O professor Ernani Chaves, da Faculdade de Filosofia da UFPA, concorda e acredita que estamos vivendo uma época de retrocessos, que inclusive instiga riscos de perda da nossa experiência democrática mais recente, “aquela que nos custou tanto a construir após o fim da ditadura”, lembra. “Vivemos um tempo de crescente intolerância, no qual o confronto das divergências, característico de toda democracia, passa a ser resolvido por um tipo de pressão que obedece a regras autoritárias.

No caso, as regras do mercado, cujo objetivo não é, evidentemente, dar à arte a função crítica que ela sempre teve. O episódio do fechamento da exposição ‘Queermuseu’ nos lembra, imediatamente e guardadas as devidas proporções, a condenação nazista da arte moderna como ‘arte degenerada’”, comenta.

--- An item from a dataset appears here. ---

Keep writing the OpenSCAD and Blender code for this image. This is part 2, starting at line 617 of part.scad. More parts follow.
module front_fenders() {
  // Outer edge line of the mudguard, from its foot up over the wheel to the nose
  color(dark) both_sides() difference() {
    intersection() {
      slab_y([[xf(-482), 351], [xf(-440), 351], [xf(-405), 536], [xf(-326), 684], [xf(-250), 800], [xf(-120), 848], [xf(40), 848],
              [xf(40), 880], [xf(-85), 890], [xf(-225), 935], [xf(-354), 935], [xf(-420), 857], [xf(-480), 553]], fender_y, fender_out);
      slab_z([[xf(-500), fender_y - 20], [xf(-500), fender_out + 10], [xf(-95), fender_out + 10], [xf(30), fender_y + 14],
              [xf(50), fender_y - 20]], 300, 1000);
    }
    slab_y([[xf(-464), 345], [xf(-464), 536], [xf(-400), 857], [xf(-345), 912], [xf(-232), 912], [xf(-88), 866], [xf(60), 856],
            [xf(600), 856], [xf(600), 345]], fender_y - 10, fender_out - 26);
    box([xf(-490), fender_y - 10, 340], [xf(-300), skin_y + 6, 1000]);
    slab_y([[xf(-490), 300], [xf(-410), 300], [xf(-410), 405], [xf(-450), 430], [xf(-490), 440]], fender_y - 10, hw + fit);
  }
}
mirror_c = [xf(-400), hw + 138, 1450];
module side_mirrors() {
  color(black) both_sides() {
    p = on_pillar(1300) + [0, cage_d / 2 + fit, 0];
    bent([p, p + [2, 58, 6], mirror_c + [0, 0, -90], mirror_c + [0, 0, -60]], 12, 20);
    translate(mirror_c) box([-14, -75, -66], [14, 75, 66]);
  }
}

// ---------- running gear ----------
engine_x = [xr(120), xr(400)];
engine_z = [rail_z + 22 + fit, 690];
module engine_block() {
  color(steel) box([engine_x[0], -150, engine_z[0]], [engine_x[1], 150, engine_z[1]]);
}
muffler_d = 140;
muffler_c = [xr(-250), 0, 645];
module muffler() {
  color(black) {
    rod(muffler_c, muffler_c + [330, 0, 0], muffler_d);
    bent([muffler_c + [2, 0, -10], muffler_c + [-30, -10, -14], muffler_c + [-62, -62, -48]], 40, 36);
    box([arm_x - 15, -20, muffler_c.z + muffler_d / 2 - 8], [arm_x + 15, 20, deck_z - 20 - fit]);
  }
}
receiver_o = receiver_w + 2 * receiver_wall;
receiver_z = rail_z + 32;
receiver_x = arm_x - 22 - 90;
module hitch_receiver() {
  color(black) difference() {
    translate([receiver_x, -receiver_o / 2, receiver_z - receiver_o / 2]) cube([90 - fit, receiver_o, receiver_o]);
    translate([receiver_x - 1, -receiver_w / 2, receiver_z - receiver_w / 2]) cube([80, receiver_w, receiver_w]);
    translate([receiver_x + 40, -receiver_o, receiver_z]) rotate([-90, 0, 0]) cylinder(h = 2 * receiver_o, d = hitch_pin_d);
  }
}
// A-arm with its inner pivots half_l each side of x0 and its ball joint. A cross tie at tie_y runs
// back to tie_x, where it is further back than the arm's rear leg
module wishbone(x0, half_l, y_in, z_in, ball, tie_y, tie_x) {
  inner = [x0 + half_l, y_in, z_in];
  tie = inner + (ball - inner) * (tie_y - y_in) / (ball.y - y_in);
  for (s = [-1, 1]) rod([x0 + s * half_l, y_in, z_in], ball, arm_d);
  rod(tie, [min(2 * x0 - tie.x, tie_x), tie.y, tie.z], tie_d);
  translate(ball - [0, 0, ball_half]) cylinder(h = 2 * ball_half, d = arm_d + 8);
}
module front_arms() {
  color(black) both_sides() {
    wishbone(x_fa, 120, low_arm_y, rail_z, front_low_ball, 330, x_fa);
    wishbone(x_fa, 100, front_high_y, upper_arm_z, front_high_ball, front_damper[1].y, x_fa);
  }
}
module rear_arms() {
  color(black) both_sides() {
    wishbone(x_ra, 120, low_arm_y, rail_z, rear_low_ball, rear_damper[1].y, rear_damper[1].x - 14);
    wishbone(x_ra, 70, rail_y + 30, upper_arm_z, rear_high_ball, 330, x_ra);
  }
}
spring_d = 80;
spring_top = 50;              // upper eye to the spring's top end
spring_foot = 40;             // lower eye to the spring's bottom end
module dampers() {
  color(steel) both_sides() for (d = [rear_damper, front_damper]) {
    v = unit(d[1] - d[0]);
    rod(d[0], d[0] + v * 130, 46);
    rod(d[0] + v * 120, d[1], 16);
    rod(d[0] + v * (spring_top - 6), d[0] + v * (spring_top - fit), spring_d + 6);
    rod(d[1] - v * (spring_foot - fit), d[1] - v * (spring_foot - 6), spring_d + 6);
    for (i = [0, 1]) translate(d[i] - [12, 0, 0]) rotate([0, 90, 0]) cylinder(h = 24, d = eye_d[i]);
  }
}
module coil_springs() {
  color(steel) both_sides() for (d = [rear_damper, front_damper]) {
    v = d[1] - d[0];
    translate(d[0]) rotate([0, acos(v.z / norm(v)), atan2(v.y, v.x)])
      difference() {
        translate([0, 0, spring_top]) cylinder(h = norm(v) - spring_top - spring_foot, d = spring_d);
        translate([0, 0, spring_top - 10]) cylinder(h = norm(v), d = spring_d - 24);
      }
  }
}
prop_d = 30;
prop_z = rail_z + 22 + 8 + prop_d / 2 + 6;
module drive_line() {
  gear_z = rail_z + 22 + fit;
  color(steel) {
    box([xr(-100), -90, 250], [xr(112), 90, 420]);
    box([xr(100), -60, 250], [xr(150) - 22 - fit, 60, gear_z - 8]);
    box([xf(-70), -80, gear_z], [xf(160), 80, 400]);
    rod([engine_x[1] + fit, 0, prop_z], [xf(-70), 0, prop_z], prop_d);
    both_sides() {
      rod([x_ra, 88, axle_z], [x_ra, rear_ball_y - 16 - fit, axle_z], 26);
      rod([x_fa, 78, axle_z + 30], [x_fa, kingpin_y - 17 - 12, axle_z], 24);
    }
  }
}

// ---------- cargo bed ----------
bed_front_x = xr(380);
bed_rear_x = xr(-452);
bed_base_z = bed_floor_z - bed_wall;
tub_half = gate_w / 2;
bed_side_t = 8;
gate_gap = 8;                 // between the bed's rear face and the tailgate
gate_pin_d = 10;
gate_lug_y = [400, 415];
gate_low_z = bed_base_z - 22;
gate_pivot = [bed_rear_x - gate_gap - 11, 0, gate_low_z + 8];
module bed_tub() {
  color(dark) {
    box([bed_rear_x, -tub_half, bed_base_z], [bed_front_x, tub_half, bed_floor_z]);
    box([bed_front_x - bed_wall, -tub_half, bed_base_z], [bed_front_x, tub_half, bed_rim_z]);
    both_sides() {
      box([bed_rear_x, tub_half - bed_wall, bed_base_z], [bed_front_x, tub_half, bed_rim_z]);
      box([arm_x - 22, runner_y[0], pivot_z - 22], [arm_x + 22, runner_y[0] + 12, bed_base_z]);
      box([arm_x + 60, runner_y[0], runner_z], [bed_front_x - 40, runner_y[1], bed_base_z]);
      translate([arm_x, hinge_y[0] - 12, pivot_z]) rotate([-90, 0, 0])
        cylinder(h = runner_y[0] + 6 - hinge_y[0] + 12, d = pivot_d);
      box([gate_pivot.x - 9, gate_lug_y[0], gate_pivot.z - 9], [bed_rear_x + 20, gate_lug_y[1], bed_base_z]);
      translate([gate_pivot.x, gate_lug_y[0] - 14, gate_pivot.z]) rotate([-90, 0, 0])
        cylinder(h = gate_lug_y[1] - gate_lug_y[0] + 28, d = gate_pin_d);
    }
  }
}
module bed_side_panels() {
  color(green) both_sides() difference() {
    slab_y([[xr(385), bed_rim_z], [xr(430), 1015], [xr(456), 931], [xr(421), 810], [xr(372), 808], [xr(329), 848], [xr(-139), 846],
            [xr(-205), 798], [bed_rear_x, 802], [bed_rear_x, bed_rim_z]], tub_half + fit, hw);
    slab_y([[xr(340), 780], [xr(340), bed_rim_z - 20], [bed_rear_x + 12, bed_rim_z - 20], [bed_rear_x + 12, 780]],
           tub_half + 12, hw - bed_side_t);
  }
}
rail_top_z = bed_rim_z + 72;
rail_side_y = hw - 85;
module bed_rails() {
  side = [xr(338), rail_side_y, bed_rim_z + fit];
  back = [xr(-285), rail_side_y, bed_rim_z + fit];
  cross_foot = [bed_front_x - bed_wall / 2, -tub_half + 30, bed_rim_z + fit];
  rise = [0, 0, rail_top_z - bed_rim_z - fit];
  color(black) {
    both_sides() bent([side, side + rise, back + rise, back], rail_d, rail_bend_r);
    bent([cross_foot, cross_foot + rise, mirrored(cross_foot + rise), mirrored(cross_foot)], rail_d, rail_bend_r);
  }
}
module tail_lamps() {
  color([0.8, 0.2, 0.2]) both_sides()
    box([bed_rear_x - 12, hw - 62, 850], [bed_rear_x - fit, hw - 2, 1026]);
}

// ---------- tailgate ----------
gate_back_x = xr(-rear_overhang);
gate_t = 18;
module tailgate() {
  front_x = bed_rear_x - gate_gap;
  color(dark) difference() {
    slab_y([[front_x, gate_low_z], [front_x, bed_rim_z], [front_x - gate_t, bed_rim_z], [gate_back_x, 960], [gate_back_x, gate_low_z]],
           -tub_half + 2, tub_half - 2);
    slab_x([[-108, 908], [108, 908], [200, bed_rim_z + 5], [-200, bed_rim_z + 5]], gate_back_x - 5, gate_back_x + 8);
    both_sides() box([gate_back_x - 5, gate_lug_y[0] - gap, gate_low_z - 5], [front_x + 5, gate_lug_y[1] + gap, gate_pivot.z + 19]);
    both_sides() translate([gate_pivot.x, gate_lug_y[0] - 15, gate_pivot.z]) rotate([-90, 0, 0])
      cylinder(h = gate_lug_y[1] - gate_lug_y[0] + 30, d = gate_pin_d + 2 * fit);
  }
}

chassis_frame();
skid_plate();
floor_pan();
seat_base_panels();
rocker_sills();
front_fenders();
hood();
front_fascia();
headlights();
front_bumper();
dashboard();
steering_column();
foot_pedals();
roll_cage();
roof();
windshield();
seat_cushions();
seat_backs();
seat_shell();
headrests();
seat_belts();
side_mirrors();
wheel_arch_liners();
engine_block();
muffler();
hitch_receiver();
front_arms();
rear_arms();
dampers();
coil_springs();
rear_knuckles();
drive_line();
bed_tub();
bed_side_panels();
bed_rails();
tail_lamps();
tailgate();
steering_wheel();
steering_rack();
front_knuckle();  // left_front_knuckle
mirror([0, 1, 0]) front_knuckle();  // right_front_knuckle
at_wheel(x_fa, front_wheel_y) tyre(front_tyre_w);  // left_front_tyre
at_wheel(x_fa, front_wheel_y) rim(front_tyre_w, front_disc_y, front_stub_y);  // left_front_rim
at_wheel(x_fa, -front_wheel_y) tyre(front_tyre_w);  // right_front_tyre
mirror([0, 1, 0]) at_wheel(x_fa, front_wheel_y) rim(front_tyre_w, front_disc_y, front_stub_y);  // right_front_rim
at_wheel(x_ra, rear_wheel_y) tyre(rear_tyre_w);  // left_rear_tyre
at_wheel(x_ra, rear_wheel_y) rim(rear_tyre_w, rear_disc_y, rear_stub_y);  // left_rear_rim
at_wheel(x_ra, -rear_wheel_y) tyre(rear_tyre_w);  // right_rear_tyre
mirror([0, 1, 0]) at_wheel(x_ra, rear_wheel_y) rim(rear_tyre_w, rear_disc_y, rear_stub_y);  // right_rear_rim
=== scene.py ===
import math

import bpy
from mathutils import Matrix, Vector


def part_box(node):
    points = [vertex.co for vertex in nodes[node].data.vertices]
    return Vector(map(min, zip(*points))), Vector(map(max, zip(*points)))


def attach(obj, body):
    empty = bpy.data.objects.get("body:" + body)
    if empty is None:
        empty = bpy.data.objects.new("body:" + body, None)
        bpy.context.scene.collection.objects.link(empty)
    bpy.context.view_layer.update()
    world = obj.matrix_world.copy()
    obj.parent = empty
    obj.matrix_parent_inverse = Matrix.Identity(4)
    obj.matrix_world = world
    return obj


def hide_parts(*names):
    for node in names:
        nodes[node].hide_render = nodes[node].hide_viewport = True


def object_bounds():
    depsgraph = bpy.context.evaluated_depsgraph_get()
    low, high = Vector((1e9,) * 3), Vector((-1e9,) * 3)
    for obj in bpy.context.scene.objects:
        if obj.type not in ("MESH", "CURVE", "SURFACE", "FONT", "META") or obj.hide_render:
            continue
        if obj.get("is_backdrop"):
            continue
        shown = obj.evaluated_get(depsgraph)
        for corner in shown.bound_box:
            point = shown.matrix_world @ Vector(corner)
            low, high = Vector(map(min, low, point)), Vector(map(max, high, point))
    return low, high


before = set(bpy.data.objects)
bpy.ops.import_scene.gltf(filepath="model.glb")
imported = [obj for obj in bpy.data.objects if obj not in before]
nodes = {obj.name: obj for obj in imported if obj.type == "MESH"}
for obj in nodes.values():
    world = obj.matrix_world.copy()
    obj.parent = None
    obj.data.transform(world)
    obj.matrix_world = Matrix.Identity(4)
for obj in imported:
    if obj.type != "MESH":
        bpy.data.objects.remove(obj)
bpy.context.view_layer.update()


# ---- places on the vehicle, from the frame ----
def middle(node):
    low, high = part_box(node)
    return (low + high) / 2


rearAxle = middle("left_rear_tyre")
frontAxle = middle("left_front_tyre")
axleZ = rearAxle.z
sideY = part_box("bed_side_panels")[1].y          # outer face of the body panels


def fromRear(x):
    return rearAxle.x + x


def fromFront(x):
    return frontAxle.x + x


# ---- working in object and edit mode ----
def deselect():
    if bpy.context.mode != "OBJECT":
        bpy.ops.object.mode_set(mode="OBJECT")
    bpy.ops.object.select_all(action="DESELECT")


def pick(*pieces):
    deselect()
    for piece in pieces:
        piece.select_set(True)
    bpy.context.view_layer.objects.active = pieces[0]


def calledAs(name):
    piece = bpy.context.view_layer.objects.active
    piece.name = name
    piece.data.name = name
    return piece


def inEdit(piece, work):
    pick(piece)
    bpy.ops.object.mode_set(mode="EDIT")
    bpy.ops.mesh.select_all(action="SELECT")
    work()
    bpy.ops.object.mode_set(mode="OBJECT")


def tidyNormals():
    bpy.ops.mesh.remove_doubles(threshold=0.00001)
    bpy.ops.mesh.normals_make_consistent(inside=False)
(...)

Ele acredita que o banco Santander perdeu uma grande oportunidade de levar o debate adiante e que as acusações de zoofilia e pedofilia são absurdas. Para justificar seu pensamento, fala de uma das obras presentes na exposição que conhece, a de Adriana Varejão (“Cenas do Interior II”). “A representação do sexo com animais, que deixou espectadores chocados, remetia, na pesquisa da artista, a práticas comuns em certas épocas e em certas situações, das quais se têm relatos e narrativas.

No Marajó, onde nasci e cresci até a adolescência, esses relatos eram muito comuns e não havia, em princípio, nada de espantoso ou horrível. Pelo contrário, faziam parte do ‘tornar-se homem’. Tais práticas remetem a um certo modo de se relacionar com a natureza, ao mesmo tempo em que nos remete a uma condição que desejamos esquecer, que é a de ‘animais’. A crítica dessas práticas não elimina o nosso desejo de nos unirmos aos animais. Essa é a função dos ‘animais domésticos’, em especial os cães e gatos”, diz.

Artistas também se posicionam contra o fechamento da mostra e os desdobramentos recentes de proibições de atividades artísticas. O paraense Rafael Bqueer traz no nome de trabalho o conceito da mostra - baseado na teoria Queer, que começou a ser discutida no final da década de 1990 e representa o pensamento de que a orientação sexual e a identidade sexual ou de gênero é uma construção social. Atualmente morando no Rio de Janeiro, ele começou a fazer trabalhos de performance em que levanta a temática, como na série “Alice”, em que se veste da personagem famosa de Lewis Caroll, imortalizada nos desenhos da Disney, e passeia por periferias, por lugares que contêm lixo, ambientes destruídos. Com isso, causa reações diversas nos espectadores.

“Tenho uma visão muito crítica sobre esse assunto. O que está ocorrendo é um absurdo. Meu trabalho parte de uma questão das minhas próprias vivências, do preconceito que enfrento desde criança por ter sido afeminado, discuto preconceito, sobre como temos que lidar e crescer de forma hostil. Preciso me posicionar como artista negro e gay, é algo natural no meu trabalho. O Brasil é um dos países que mais mata população LGBT”, comenta.